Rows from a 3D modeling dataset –
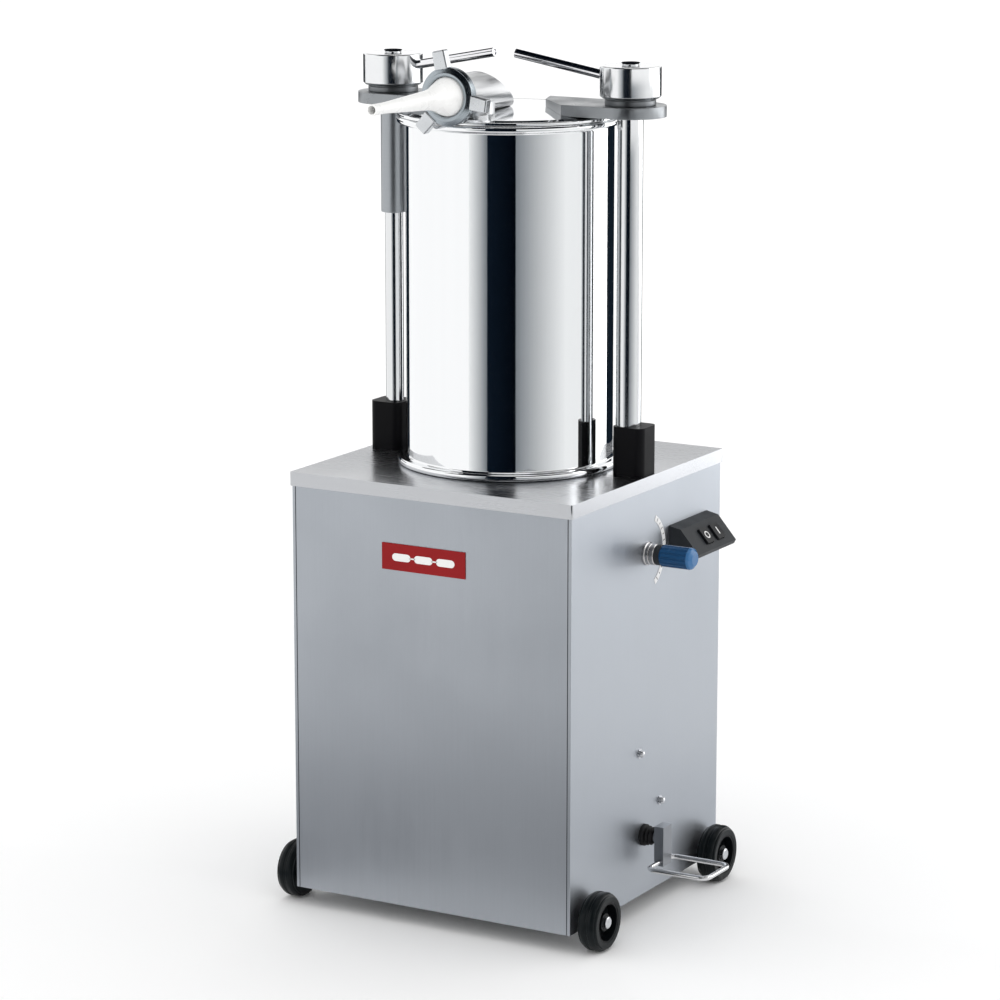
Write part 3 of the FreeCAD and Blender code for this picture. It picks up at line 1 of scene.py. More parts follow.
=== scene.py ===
"""Looks of the hydraulic sausage stuffer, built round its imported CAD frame.

Metres, +Z up, floor at z = 0, cylinder axis at x = y = 0. -Y is the front, where the nozzle
points, and +X is the right-hand face with the controls. Named angles are in degrees.
"""
import json
import math
import bmesh
import bpy
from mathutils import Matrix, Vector


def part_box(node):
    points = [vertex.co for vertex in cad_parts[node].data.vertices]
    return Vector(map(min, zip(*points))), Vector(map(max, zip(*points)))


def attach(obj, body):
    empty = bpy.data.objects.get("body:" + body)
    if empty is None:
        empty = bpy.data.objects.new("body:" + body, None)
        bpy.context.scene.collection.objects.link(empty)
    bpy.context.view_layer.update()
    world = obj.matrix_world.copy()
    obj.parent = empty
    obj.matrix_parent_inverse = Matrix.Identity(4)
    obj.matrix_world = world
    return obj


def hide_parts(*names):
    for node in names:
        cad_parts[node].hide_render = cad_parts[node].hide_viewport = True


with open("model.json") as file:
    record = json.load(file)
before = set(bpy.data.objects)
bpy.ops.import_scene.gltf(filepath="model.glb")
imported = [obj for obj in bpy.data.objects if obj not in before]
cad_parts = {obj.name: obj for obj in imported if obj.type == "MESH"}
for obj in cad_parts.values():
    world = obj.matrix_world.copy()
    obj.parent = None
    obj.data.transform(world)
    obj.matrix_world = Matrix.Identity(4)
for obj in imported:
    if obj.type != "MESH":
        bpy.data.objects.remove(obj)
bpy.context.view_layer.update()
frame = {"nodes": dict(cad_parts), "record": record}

MM = 0.001
X, Y, Z = Vector((1, 0, 0)), Vector((0, 1, 0)), Vector((0, 0, 1))
BODY_OF = {node: body for body, members in frame["record"]["behaviour"]["bodies"].items()
           for node in members}
SLOT_OF = {row["node"]: row["material_slot"] for row in frame["record"]["subparts"]}

# Driving sizes that a node's box doesn't give. Fillets stay with their profiles.

# meat cylinder
CAN_RADIUS = 141 * MM
CAN_BORE = 139 * MM
RIM_HIGH = 10 * MM

# lid
LID_CROWN_RADIUS = 137 * MM
LID_CROWN_FOOT = 5.8 * MM
LID_STEPS = 24
OUTLET_BORE = 18 * MM
OUTLET_HOLE_Y = -88 * MM
DRILL_PAST = 10 * MM

# columns, their studs and the hinge sleeve
SHOULDER_Z = 1092.8 * MM
STUD_RADIUS = 12 * MM
STUD_TIP_IN = 1.5 * MM
STUD_END_OVER = 0.2 * MM
STUD_END_DEEP = 0.8 * MM
STUD_END_PROUD = 0.1 * MM
THREAD_PITCH = 2 * MM
THREAD_DEEP = 1 * MM
SLEEVE_CLEARANCE = 0.1 * MM

# thrust washers, clamping knobs and their rods
STUD_CLEARANCE = 0.3 * MM
WASHER_NECK_IN = 3 * MM
WASHER_NECK_HIGH = 1.5 * MM
KNOB_FOOT_IN = 4 * MM
KNOB_FOOT_HIGH = 3.5 * MM
KNOB_MOUTH = 1 * MM
ROD_RADIUS = 6.2 * MM
ROD_RUN = 145 * MM
ROD_RISE = 10.5
ROD_LIP = 1.8 * MM
ROD_DIMPLE_IN = 2.2 * MM
ROD_DIMPLE_DEEP = 1.5 * MM
LEFT_HEADING, RIGHT_HEADING = -4.0, 184.5

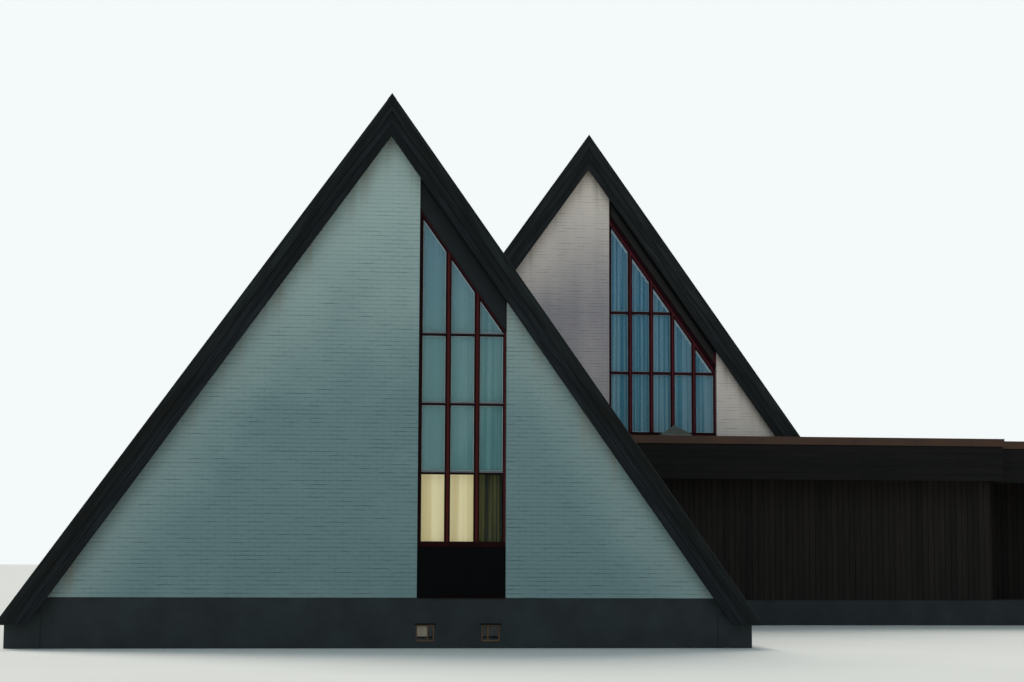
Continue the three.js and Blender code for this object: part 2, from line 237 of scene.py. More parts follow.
def gable_darkening(tree, place, hall):
    """How dark a point of a gable is, partly painted shade, and how close it is to the boards along the
    slope
    """
    top = hall["wall_top"]
    fades_over, swing, stretch = DARKENING[hall["name"]]
    across = add(tree, "ShaderNodeSeparateXYZ", {0: place})
    offset = {0: across.outputs["X"], 1: hall["axis"]}
    from_axis = add(tree, "ShaderNodeMath", offset, operation="SUBTRACT")
    sideways = add(tree, "ShaderNodeMath", {0: from_axis.outputs[0]}, operation="ABSOLUTE")
    line = {0: sideways.outputs[0], 1: PITCH, 2: across.outputs["Z"]}
    height = add(tree, "ShaderNodeMath", line, operation="MULTIPLY_ADD").outputs[0]
    near = {"Value": height, "From Min": top - 1.1, "From Max": top}
    edge = add(tree, "ShaderNodeMapRange", near, interpolation_type="SMOOTHSTEP")

    down = {"Value": across.outputs["Z"], "From Min": top - 0.3, "From Max": top - fades_over}
    darkness = add(tree, "ShaderNodeMapRange", down)
    # the rear gable is painted darker on the left of its window: painted shade
    if hall is REAR:
        to_right = {"Value": from_axis.outputs[0], "From Min": 0.3, "From Max": 2.6}
        painted_left_shade = add(tree, "ShaderNodeMapRange", {**to_right, "To Min": 1, "To Max": 0.42})
        both = {0: darkness.outputs[0], 1: painted_left_shade.outputs[0]}
        darkness = add(tree, "ShaderNodeMath", both, operation="MULTIPLY")
    drawn = add(tree, "ShaderNodeMapping", {"Vector": place, "Scale": stretch})
    cloud = add(tree, "ShaderNodeTexNoise", {"Vector": drawn.outputs[0], "Scale": 0.8, "Detail": 5})
    patch = {"Value": cloud.outputs[0], "From Min": 0.3, "From Max": 0.7}
    shift = add(tree, "ShaderNodeMapRange", {**patch, "To Min": -swing, "To Max": swing})
    both = {0: darkness.outputs[0], 1: shift.outputs[0]}
    darkness = add(tree, "ShaderNodeMath", both, operation="ADD", use_clamp=True)
    # a band along the slopes is kept lighter
    lighter_near_slopes = {"Value": height, "From Min": top - 2.4, "From Max": top, "To Min": 1, "To Max": 0.6}
    band = add(tree, "ShaderNodeMapRange", lighter_near_slopes, interpolation_type="SMOOTHSTEP")
    both = {0: darkness.outputs[0], 1: band.outputs[0]}
    darkness = add(tree, "ShaderNodeMath", both, operation="MULTIPLY")
    return darkness.outputs[0], edge.outputs[0]


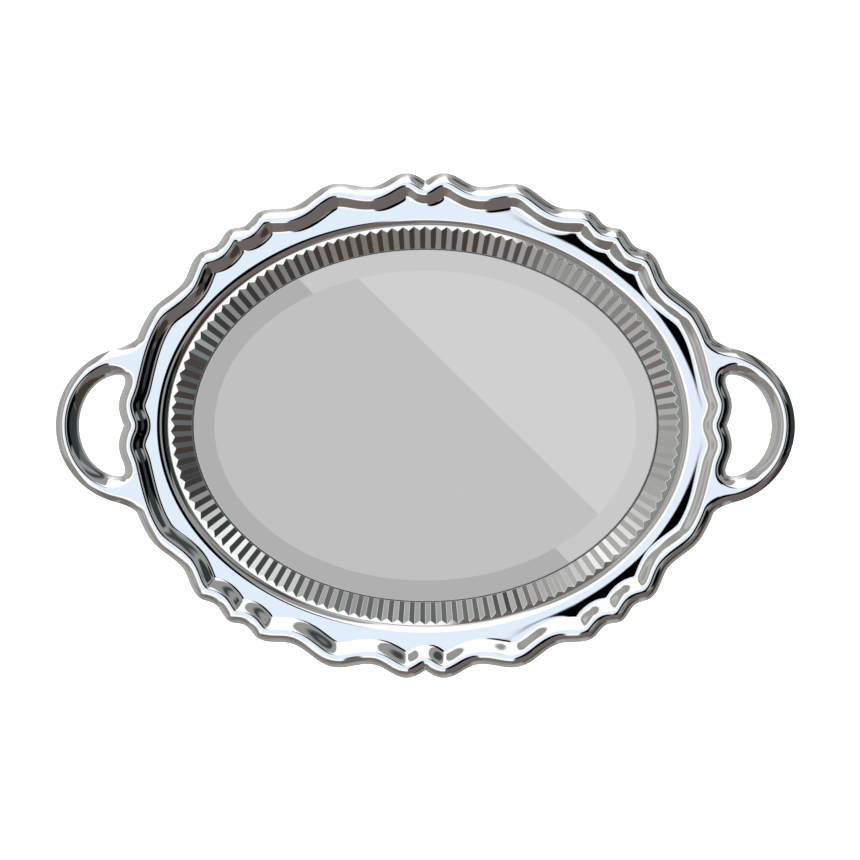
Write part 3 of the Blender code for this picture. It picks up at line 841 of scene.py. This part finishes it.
def screw_tree():
    """A pan-head screw with a cross recess, head down, on every point of the input mesh."""
    sizes = ["Head Radius", "Head Height", "Shank Radius", "Length", "Recess Width"]
    sockets = [("Material", "NodeSocketMaterial")] + [(label, "NodeSocketFloat") for label in sizes]
    tree, nodes, source = node_group("pan_head_screws", sockets)

    def cone(sides, low, high, depth, base):
        inputs = {"Vertices": sides, "Radius Bottom": low, "Radius Top": high, "Depth": depth}
        made = nodes.add("GeometryNodeMeshCone", inputs).outputs[0]
        shift = nodes.add("ShaderNodeCombineXYZ", {2: base}).outputs[0]
        return nodes.add("GeometryNodeTransform", {"Geometry": made, "Translation": shift}).outputs[0]

    half = nodes.math("MULTIPLY", source["Head Height"], 0.45)
    crown = cone(32, nodes.math("MULTIPLY", source["Head Radius"], 0.72), source["Head Radius"], half, 0.0)
    rest = nodes.math("SUBTRACT", source["Head Height"], half)
    head = cone(32, source["Head Radius"], source["Head Radius"], rest, half)
    shank_length = nodes.math("SUBTRACT", source["Length"], source["Head Height"])
    shank = cone(20, source["Shank Radius"], source["Shank Radius"], shank_length, source["Head Height"])

    def slot_box(along_x):
        narrow = source["Recess Width"]
        wide = nodes.math("MULTIPLY", source["Head Radius"], 1.15)
        depth = nodes.math("MULTIPLY", source["Head Height"], 1.1)
        sides = (wide, narrow) if along_x else (narrow, wide)
        size = nodes.add("ShaderNodeCombineXYZ", (*sides, depth))
        return nodes.add("GeometryNodeMeshCube", {"Size": size.outputs[0]}).outputs[0]

    joined = nodes.add("GeometryNodeMeshBoolean", operation="UNION")
    joined.solver = "EXACT"
    for body in (crown, head, shank):
        nodes.tree.links.new(body, joined.inputs["Mesh 2"])
    cut = nodes.add("GeometryNodeMeshBoolean", operation="DIFFERENCE")
    cut.solver = "EXACT"
    nodes.put(cut.inputs["Mesh 1"], joined.outputs[0])
    for body in (slot_box(True), slot_box(False)):
        nodes.tree.links.new(body, cut.inputs["Mesh 2"])
    inputs = {"Points": source["Geometry"], "Instance": cut.outputs[0]}
    placed = nodes.add("GeometryNodeInstanceOnPoints", inputs).outputs[0]
    end_tree(nodes, placed, source["Material"], False)
    return tree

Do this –
What are the exact lines from the beginning of the material through the line containing "imported CAD frame."? Write out those lines alone.

Result of this exercise –
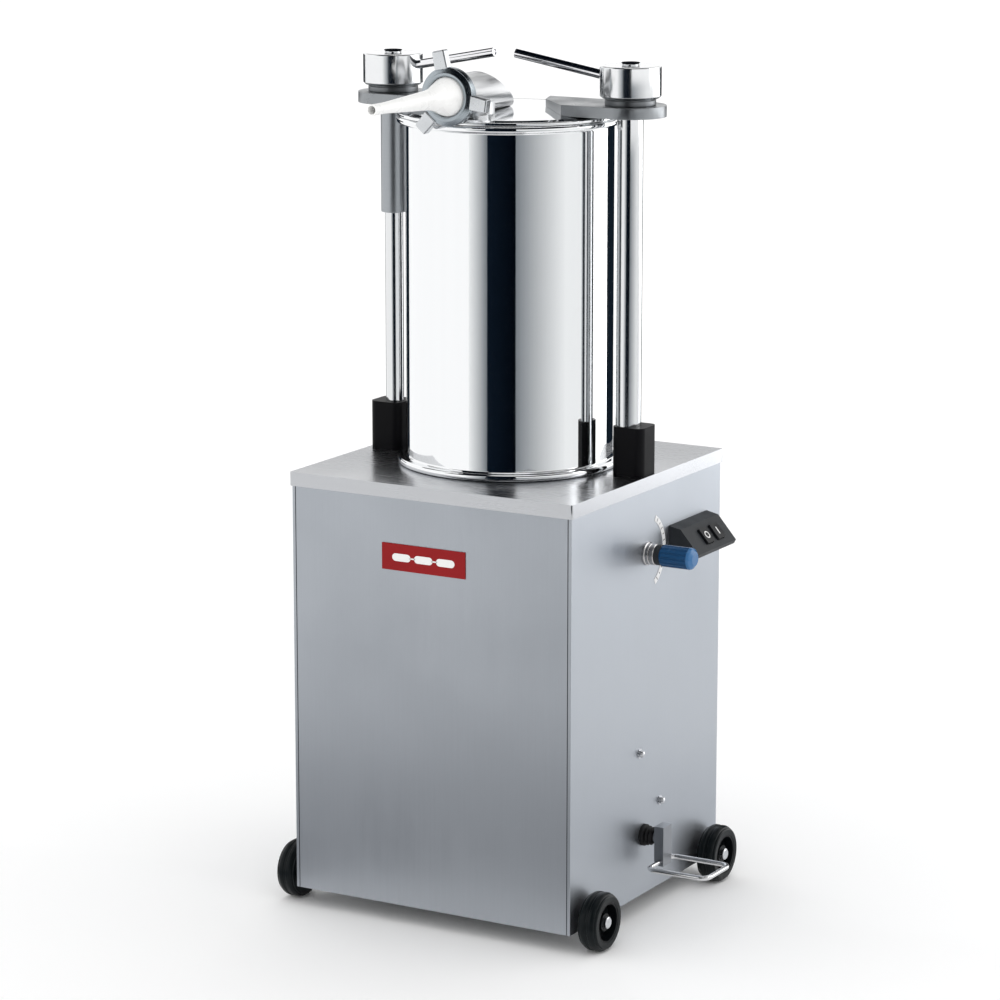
Write part 3 of the FreeCAD and Blender code for this picture. It picks up at line 1 of scene.py. More parts follow.
=== scene.py ===
"""Looks of the hydraulic sausage stuffer, built round its imported CAD frame.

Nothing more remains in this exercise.